In the 47 overs possible before play was called half an hour early in the gloom, the left-handed openers Matthew Hayden and Mike Hussey made untroubled hundreds in a partnership of 231. Hayden's 110 was his 24th in his 75th Test, and his fourth in successive matches dating back to the Oval in September.
Hussey, the stand-in for Justin Langer, batted through to the end for 116, his first hundred in his second match, with Australia 256 for 1. His main scoring shots were 18 fours. His first-class record includes three triples. He would have envisaged something similar overnight against bland bowling and demoralised opponents on an easy-paced pitch.
Corey Collymore, the persistent fast-medium seamer who was again the West Indies' only standout bowler, dismissed Hayden for 110 to a catch at mid-wicket.

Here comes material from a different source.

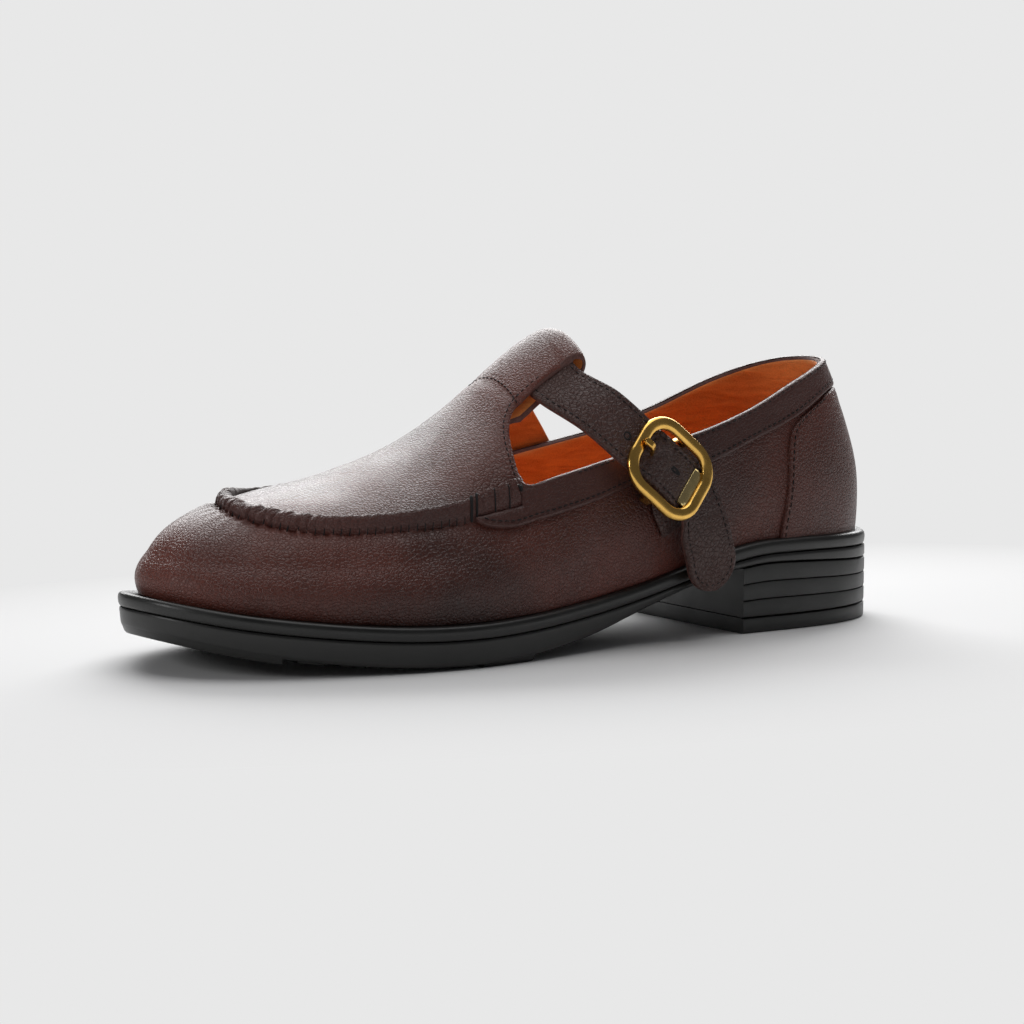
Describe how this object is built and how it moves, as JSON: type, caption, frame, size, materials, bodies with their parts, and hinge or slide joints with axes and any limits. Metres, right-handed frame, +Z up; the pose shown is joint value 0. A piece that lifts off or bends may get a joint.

By then, Australia were ahead by 82.
Only once since the West Indies' first Test in 1928 has the opposition taken a first-innings lead without the loss of a wicket, but never by so many. The previous occasion also involved Hayden who, with Michael Slater, responded to 82 all-out with a stand of 101 at Brisbane five years ago.
Hussey, out for 1 and 29 on his debut in Australia's win by 379 runs in the first Test in Brisbane, had a nervous start on the previous day, when he might have been caught off an edge to Fidel Edwards by the wrong-footed wicketkeeper at 3. But he and Hayden had 60 in the bank once play began and they found the bowling amenable.
Collymore started with five consecutive maidens. Edwards ran in with purpose but, like the others, he was expensive as Hayden, who had a six and 10 fours off his 169 balls, and Hussey, with 18 fours from 197 balls, took toll of anything loose.